### Given information
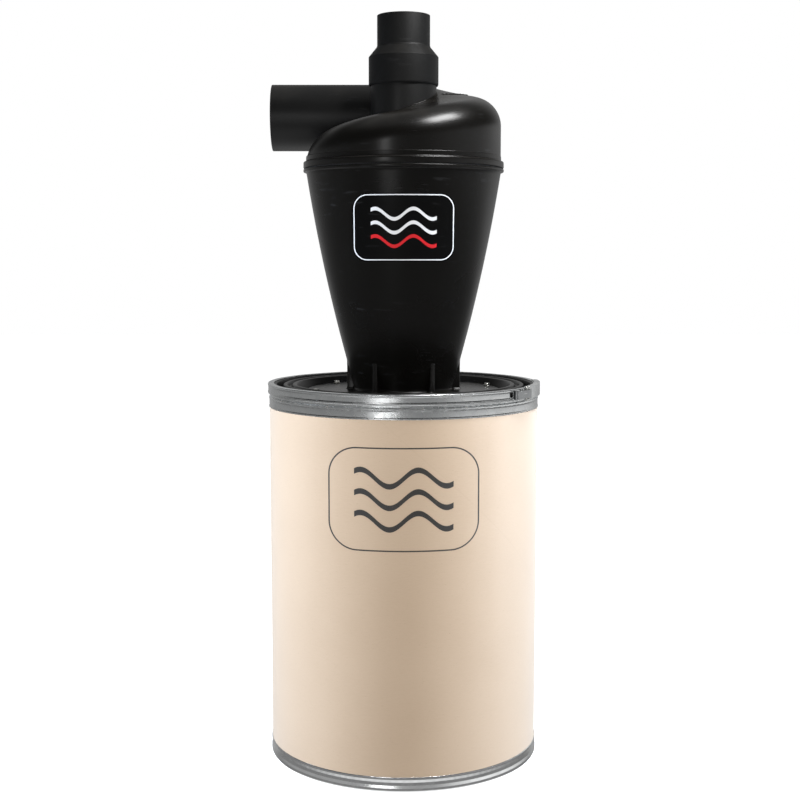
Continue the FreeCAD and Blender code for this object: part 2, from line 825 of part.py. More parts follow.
def bracket(label, angle, base_span, base_turn, ear_low, ear_high, ear_reach, bored):
    """A bent bracket on the lock ring: a foot along it and two ears that stand out."""
    body = new_body(label)
    sheet_steel = named("latch_steel")
    foot_in = band_outside + 0.05
    foot_out = band_outside + 1.0
    foot = rectangle(foot_in, foot_out, ear_low, ear_high)
    turned(body, "foot", foot, span=base_span, turn=base_turn)
    for name, low in (("lower_ear", ear_low), ("upper_ear", ear_high - sheet_steel)):
        ear = rectangle(foot_out - 0.5, pin_circle + ear_reach, low, low + sheet_steel)
        turned(body, name, ear, span=Size(2.4, "2.4"))
    if bored:
        hole = named("pin_size") + named("pin_play")
        post(body, "pin_hole", hole, pin_circle, ear_low - 5.0, ear_high - ear_low + 10.0, cut=True)
    swing(body, angle)
    return body


def pivot_bracket():
    low = band_middle - 6.4
    high = band_middle + 6.4
    span = Size(4.0, "4.0")
    turn = Size(-0.6, "-0.6")
    return bracket("pivot_bracket", named("pivot_angle"), span, turn, low, high, 2.6, True)


def catch_bracket():
    low = band_middle - 9.4
    high = band_middle + 9.4
    span = Size(3.0, "3.0")
    turn = Size(0.2, "0.2")
    return bracket("catch_bracket", named("catch_angle"), span, turn, low, high, 3.3, False)


def lever_faces():
    """Lowest and highest faces of the lever, whose flanges clear the lock ring."""
    low = band_low - named("band_play") - named("latch_steel")
    high = band_top + named("band_play") + named("latch_steel")
    return low, high


def lever():
    """A curved channel that folds flat over the lock ring, forked at its pivot."""
    body = new_body("lever")
    sheet_steel = named("latch_steel")
    low, high = lever_faces()
    web_in = band_outside + 0.6
    web_out = web_in + sheet_steel
    section = [
        (band_outside - 3.2, low),
        (web_out, low),
        (web_out, high),
        (band_outside - 9.4, high),
        (band_outside - 9.4, high - sheet_steel),
        (web_in, high - sheet_steel),
        (web_in, low + sheet_steel),
        (band_outside - 3.2, low + sheet_steel),
    ]
    pivot = named("pivot_angle")
    start = named("lever_start")
    end = named("lever_end")
    turned(body, "channel", section, span=end - start, turn=(start + end) / 2 - pivot)
    for name, face in (("lower_fork", low), ("upper_fork", high - sheet_steel)):
        plate = rectangle(web_in, pin_circle + 2.6, face, face + sheet_steel)
        first = pivot - 0.8
        last = start + 1.5
        turned(body, name, plate, span=last - first, turn=(first + last) / 2 - pivot)
    hole = named("pin_size") + named("pin_play")
    for name, turn in (("pivot_hole", Size(0, "0")), ("link_hole", named("link_angle") - pivot)):
        post(body, name, hole, pin_circle, low - 5.0, high - low + 10.0, turn, cut=True)
    swing(body, pivot)
    return body


def link():
    """A bowed strap with an eye at each end, from the lever to the catch pin."""
    body = new_body("link")
    catch = named("catch_angle")
    joint = named("link_angle")
    middle = (catch + joint) / 2
    half = named("link_half_height")
    low = band_middle - half
    strap_in = pin_circle + 3.0
    strap_out = strap_in + named("latch_steel") + 0.2
    strap = rectangle(strap_in, strap_out, low, low + half * 2)
    turned(body, "strap", strap, span=joint - catch + 0.8)
    eye = named("pin_stand_off") - 1.3
    hole = named("pin_size") + named("pin_play")
    for name, angle in (("catch_eye", catch), ("lever_eye", joint)):
        turn = angle - middle
        post(body, name, eye, pin_circle, low, half * 2, turn)
        post(body, name + "_hole", hole, pin_circle, low - 5.0, half * 2 + 10.0, turn, cut=True)
    swing(body, middle)
    return body


def latch_pin(label, angle, low, high, headed):
    """A pin along Z on the pin circle, with or without riveted heads."""
    body = new_body(label)
    size = named("pin_size")
    post(body, "shank", size, pin_circle, low, high - low)
    if headed:
        post(body, "lower_head", size + 1.0, pin_circle, low - 1.2, Size(1.2, "1.2"))
        post(body, "upper_head", size + 1.0, pin_circle, high, Size(1.2, "1.2"))
    swing(body, angle)
    return body


def latch_pins():
    low, high = lever_faces()
    half = named("link_half_height")
    pivot = named("pivot_angle")
    return [
        latch_pin("pivot_pin", pivot, low - 0.1, high + 0.1, True),
        latch_pin("link_pin", named("link_angle"), low - 0.1, high + 0.1, True),
        latch_pin("catch_pin", named("catch_angle"), band_middle - half - 0.3,
                  band_middle + half + 0.3, False),
    ]


parts = [
    drum_body(),
    drum_bottom(),
    bottom_chime(),
    top_chime(),
    lid_gasket(),
    lid(),
    base_gasket(),
    cyclone_cone(),
    joint_seal(),
    cyclone_head(),
    inlet_tube(),
    outlet_tube(),
    reducer(),
    cyclone_label(),
    band_half("ring_band_left", -1),
    band_half("ring_band_right", 1),
    pivot_bracket(),
    catch_bracket(),
    lever(),
    link(),
]
parts += latch_pins()
parts += fasteners()

doc.recompute()

failed = [item.Name for item in doc.Objects if "Invalid" in item.State or "Error" in item.State]
for item in parts:
    if item.Shape.isNull() or not item.Shape.isValid() or not item.Shape.Solids:
        failed.append(item.Label)
if failed:
    sys.exit("failed objects: " + ", ".join(failed))

os.makedirs("parts", exist_ok=True)
for item in parts:
    item.Shape.exportStep(os.path.join("parts", item.Label + ".step"))
    box = item.Shape.BoundBox
    print("%-16s %2d solid(s) %10.1f cm3  x %.1f..%.1f y %.1f..%.1f z %.1f..%.1f" % (
        item.Label, len(item.Shape.Solids), item.Shape.Volume / 1000,
        box.XMin, box.XMax, box.YMin, box.YMax, box.ZMin, box.ZMax))
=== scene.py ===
import bpy, bmesh, json, math
from mathutils import Matrix, Vector, noise


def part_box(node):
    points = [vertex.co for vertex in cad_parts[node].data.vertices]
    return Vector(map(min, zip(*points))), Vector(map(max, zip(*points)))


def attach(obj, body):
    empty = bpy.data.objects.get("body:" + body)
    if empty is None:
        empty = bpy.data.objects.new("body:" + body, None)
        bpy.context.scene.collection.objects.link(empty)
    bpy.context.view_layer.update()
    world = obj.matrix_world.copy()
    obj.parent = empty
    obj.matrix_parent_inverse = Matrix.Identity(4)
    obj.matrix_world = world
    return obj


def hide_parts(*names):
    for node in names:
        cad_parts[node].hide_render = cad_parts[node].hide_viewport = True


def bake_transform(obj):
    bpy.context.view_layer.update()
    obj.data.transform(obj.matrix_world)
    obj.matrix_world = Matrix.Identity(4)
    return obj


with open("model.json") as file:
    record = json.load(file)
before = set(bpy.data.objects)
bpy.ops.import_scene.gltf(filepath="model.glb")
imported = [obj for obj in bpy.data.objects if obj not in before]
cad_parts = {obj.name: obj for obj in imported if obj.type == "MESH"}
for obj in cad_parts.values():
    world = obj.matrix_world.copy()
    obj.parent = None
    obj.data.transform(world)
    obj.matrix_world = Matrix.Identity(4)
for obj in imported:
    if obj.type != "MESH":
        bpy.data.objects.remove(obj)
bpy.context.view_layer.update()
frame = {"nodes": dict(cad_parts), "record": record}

nodes = frame["nodes"]
print("frame loaded:", len(nodes), "nodes")

scene = bpy.context.scene


# small helpers for nodes and groups
def addNode(tree, kind, **values):
    node = tree.nodes.new(kind)
    for key, value in values.items():
        setattr(node, key, value)
    return node


def feed(tree, socket, value):
    # links a socket, or sets a plain value
    if isinstance(value, bpy.types.NodeSocket):
        tree.links.new(value, socket)
    else:
        socket.default_value = value


def calc(tree, operation, first, second=0.0, clamp=False):
    node = addNode(tree, "ShaderNodeMath", operation=operation, use_clamp=clamp)
    feed(tree, node.inputs[0], first)
    feed(tree, node.inputs[1], second)
    return node.outputs[0]


def mixColour(tree, amount, first, second):
    node = addNode(tree, "ShaderNodeMix", data_type="RGBA")
    feed(tree, node.inputs[0], amount)
    feed(tree, node.inputs[6], first)
    feed(tree, node.inputs[7], second)
    return node.outputs[2]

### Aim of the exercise
Retype exactly, and only, the lines from the one containing "doc.recompute()" through the one containing "obj.data.transform(world)", both included.

### Solution to the problem
doc.recompute()

failed = [item.Name for item in doc.Objects if "Invalid" in item.State or "Error" in item.State]
for item in parts:
    if item.Shape.isNull() or not item.Shape.isValid() or not item.Shape.Solids:
        failed.append(item.Label)
if failed:
    sys.exit("failed objects: " + ", ".join(failed))

os.makedirs("parts", exist_ok=True)
for item in parts:
    item.Shape.exportStep(os.path.join("parts", item.Label + ".step"))
    box = item.Shape.BoundBox
    print("%-16s %2d solid(s) %10.1f cm3  x %.1f..%.1f y %.1f..%.1f z %.1f..%.1f" % (
        item.Label, len(item.Shape.Solids), item.Shape.Volume / 1000,
        box.XMin, box.XMax, box.YMin, box.YMax, box.ZMin, box.ZMax))
=== scene.py ===
import bpy, bmesh, json, math
from mathutils import Matrix, Vector, noise


def part_box(node):
    points = [vertex.co for vertex in cad_parts[node].data.vertices]
    return Vector(map(min, zip(*points))), Vector(map(max, zip(*points)))


def attach(obj, body):
    empty = bpy.data.objects.get("body:" + body)
    if empty is None:
        empty = bpy.data.objects.new("body:" + body, None)
        bpy.context.scene.collection.objects.link(empty)
    bpy.context.view_layer.update()
    world = obj.matrix_world.copy()
    obj.parent = empty
    obj.matrix_parent_inverse = Matrix.Identity(4)
    obj.matrix_world = world
    return obj


def hide_parts(*names):
    for node in names:
        cad_parts[node].hide_render = cad_parts[node].hide_viewport = True


def bake_transform(obj):
    bpy.context.view_layer.update()
    obj.data.transform(obj.matrix_world)
    obj.matrix_world = Matrix.Identity(4)
    return obj


with open("model.json") as file:
    record = json.load(file)
before = set(bpy.data.objects)
bpy.ops.import_scene.gltf(filepath="model.glb")
imported = [obj for obj in bpy.data.objects if obj not in before]
cad_parts = {obj.name: obj for obj in imported if obj.type == "MESH"}
for obj in cad_parts.values():
    world = obj.matrix_world.copy()
    obj.parent = None
    obj.data.transform(world)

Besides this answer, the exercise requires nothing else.